WRITTEN EXERCISE: Below are several entries. Transcribe exactly those lines that fall from the one with "power_parts()" through the one with "imported CAD model.", end lines included.

ENTRIES PROVIDED:
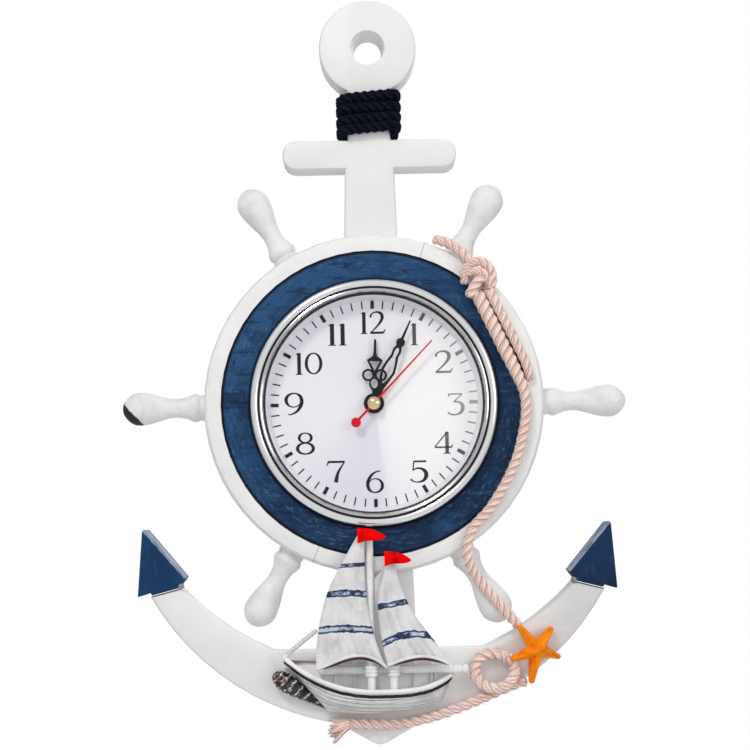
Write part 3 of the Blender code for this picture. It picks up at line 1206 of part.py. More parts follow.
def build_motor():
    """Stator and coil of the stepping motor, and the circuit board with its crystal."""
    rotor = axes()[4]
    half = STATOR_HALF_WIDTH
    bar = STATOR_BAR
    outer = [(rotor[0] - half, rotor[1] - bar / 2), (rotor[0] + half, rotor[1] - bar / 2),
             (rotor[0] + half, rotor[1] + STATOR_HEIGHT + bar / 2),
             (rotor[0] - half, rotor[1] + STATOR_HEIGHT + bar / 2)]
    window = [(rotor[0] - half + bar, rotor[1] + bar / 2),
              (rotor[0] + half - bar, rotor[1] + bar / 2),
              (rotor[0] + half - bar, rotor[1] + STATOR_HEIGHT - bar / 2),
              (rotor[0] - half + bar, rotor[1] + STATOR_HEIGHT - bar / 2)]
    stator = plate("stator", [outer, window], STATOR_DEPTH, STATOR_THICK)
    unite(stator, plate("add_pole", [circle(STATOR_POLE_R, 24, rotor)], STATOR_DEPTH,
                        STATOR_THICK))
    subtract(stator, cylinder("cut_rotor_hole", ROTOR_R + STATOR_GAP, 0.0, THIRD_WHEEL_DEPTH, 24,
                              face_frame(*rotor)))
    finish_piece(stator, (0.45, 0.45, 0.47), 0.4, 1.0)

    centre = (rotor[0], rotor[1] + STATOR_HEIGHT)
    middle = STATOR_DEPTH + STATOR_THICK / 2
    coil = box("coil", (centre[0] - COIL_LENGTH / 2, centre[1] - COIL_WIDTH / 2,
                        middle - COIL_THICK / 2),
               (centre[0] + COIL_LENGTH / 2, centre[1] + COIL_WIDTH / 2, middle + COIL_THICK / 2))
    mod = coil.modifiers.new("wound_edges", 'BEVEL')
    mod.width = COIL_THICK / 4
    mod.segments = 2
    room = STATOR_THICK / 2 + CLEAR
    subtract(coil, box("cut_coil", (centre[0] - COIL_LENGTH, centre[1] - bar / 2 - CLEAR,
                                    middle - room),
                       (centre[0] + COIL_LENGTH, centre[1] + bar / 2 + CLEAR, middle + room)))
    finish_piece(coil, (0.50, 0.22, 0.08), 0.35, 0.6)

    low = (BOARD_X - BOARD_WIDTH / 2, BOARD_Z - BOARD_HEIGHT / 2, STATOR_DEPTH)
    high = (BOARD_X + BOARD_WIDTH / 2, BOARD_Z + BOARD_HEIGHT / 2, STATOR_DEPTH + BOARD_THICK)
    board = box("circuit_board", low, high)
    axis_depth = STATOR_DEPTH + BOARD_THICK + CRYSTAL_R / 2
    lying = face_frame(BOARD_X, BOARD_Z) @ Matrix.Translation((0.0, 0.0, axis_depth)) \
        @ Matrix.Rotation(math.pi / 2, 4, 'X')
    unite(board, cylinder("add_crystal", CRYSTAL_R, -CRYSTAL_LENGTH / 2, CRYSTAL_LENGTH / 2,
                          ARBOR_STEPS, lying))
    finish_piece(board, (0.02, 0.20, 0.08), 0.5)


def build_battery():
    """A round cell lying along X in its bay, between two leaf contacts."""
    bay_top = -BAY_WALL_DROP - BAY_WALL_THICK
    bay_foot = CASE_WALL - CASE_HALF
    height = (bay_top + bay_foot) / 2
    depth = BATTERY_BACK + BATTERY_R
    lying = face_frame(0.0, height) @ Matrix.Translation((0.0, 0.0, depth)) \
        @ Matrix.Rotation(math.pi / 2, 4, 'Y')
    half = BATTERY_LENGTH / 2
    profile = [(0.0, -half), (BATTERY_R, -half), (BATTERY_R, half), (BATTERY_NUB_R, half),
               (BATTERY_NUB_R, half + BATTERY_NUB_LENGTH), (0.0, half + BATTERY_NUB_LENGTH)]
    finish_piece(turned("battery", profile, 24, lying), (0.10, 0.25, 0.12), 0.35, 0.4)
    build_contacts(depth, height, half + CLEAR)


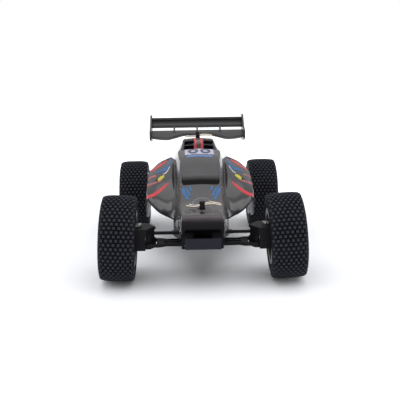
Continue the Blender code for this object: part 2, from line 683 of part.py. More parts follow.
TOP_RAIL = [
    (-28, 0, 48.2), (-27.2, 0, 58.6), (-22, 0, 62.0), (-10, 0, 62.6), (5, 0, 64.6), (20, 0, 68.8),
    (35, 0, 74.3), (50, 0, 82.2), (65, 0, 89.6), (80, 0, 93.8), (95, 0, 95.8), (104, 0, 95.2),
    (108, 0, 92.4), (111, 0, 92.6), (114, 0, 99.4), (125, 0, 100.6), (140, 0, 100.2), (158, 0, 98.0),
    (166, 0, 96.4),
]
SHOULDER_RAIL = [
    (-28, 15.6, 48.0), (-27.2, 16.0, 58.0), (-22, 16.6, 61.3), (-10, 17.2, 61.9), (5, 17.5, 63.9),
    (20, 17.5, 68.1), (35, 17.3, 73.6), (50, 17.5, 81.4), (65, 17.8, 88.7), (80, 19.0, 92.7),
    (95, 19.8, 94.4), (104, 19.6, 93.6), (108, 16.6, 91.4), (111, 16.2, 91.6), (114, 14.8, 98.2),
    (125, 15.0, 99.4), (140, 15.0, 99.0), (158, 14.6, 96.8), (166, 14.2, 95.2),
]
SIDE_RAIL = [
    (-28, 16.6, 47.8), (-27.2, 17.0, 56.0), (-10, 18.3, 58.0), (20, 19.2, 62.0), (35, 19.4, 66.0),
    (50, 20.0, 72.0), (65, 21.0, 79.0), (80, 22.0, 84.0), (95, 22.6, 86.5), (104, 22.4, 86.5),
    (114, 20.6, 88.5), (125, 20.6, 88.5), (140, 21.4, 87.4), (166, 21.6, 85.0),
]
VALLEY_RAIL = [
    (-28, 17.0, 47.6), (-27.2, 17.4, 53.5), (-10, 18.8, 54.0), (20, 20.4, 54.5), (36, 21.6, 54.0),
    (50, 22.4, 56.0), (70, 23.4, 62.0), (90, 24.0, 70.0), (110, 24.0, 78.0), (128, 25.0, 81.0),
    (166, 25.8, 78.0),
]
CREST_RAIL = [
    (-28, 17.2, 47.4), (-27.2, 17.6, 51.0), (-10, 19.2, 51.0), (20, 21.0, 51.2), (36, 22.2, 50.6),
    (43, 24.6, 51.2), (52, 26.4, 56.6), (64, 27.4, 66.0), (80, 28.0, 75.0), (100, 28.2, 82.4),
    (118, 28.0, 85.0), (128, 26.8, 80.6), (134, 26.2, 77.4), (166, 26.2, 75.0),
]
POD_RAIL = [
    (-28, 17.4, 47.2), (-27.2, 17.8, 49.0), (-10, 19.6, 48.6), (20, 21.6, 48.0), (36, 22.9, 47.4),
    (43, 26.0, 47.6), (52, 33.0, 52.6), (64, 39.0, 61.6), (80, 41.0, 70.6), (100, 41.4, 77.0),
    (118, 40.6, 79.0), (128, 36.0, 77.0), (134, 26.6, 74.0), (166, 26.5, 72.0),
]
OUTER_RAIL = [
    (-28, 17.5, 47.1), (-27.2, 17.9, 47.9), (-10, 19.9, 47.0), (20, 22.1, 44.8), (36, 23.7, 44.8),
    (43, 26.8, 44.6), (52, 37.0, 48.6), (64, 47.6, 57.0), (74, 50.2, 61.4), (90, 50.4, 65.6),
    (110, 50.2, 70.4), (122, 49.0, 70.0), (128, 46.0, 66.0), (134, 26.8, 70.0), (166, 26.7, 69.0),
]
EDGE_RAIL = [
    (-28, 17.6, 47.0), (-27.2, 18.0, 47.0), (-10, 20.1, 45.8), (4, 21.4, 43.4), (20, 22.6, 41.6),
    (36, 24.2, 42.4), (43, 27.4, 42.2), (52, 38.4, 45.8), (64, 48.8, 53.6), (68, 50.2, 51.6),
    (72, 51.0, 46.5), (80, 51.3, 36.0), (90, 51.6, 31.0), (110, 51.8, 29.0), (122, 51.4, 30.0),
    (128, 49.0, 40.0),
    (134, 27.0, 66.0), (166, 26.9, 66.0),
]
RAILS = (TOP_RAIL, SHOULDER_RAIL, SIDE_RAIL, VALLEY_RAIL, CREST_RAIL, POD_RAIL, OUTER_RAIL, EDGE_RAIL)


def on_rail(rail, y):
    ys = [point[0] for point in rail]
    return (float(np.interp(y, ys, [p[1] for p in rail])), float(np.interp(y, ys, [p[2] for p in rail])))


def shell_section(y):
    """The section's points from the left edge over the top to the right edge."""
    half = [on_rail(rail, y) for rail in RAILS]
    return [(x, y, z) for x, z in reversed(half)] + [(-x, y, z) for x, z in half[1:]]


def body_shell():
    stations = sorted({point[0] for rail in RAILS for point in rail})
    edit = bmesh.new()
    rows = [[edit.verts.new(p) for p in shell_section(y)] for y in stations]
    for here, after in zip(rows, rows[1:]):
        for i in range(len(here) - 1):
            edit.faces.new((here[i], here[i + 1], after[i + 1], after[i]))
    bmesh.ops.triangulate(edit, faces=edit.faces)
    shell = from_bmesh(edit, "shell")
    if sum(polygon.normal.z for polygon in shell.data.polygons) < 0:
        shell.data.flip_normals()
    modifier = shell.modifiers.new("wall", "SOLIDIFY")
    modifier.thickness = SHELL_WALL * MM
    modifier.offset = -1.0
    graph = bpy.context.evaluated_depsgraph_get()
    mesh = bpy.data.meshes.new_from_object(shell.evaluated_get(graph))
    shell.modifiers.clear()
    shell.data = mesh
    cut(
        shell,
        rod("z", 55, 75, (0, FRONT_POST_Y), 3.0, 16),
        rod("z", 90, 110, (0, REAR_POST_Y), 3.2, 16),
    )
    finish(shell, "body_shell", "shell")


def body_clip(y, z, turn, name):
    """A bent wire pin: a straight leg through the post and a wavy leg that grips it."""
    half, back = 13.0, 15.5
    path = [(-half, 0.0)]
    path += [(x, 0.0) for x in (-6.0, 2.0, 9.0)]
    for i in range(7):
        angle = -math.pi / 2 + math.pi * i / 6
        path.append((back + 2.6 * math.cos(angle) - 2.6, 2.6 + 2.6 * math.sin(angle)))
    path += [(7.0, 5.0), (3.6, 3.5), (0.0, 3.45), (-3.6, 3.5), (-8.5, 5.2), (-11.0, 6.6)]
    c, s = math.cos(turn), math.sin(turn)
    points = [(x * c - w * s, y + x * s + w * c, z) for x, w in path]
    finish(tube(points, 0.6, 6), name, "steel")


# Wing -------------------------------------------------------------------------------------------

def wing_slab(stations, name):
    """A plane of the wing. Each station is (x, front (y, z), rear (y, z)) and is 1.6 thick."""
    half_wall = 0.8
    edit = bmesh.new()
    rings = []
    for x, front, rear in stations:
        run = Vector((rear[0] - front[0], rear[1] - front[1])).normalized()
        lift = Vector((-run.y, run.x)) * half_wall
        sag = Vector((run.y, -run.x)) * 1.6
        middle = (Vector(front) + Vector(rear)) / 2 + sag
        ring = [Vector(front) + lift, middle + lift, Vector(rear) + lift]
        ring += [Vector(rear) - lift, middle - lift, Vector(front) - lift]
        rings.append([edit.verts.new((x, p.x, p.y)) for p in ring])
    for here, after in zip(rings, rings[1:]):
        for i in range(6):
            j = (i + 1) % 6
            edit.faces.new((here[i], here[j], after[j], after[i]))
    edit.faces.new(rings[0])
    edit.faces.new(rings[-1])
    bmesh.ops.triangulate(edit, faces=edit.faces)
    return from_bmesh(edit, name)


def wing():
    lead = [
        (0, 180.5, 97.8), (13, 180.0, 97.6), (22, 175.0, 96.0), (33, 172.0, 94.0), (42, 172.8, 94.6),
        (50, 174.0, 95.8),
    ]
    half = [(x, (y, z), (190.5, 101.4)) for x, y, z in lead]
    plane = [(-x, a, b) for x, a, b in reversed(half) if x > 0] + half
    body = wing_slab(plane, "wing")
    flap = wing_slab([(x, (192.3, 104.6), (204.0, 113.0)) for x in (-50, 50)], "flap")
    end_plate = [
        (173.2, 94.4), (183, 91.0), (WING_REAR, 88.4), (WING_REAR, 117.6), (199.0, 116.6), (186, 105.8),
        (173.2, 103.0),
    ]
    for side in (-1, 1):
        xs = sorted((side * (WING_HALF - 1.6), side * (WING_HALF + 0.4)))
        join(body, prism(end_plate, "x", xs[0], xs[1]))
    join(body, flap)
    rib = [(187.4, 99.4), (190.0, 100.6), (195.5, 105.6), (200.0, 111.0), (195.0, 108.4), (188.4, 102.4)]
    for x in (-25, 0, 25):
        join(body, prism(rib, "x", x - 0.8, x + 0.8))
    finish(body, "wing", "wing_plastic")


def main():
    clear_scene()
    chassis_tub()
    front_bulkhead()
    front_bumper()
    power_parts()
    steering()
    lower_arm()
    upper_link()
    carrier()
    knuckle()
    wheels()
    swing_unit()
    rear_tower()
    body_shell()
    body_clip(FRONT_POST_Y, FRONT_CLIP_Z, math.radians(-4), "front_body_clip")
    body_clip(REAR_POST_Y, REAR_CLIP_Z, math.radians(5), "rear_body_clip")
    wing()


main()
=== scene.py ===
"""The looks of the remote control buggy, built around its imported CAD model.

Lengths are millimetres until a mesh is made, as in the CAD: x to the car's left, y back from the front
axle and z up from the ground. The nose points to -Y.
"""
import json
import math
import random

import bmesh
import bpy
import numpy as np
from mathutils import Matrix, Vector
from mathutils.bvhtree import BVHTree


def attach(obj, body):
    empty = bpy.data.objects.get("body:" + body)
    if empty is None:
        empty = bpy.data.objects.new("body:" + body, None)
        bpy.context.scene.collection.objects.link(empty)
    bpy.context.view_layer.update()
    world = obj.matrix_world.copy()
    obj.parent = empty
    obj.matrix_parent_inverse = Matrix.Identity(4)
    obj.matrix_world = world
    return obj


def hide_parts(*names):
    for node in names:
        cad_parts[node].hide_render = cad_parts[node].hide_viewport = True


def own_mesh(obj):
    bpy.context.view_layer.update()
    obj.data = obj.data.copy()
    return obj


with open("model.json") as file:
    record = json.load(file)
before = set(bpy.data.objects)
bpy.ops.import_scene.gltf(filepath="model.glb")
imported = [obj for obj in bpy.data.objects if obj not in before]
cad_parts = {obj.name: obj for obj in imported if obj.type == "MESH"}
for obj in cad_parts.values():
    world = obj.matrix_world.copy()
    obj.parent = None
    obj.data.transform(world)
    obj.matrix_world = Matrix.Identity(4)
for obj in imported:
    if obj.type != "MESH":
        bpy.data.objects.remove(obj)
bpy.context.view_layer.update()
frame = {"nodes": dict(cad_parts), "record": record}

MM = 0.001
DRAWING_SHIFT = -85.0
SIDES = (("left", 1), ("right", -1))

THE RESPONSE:
    power_parts()
    steering()
    lower_arm()
    upper_link()
    carrier()
    knuckle()
    wheels()
    swing_unit()
    rear_tower()
    body_shell()
    body_clip(FRONT_POST_Y, FRONT_CLIP_Z, math.radians(-4), "front_body_clip")
    body_clip(REAR_POST_Y, REAR_CLIP_Z, math.radians(5), "rear_body_clip")
    wing()


main()
=== scene.py ===
"""The looks of the remote control buggy, built around its imported CAD model.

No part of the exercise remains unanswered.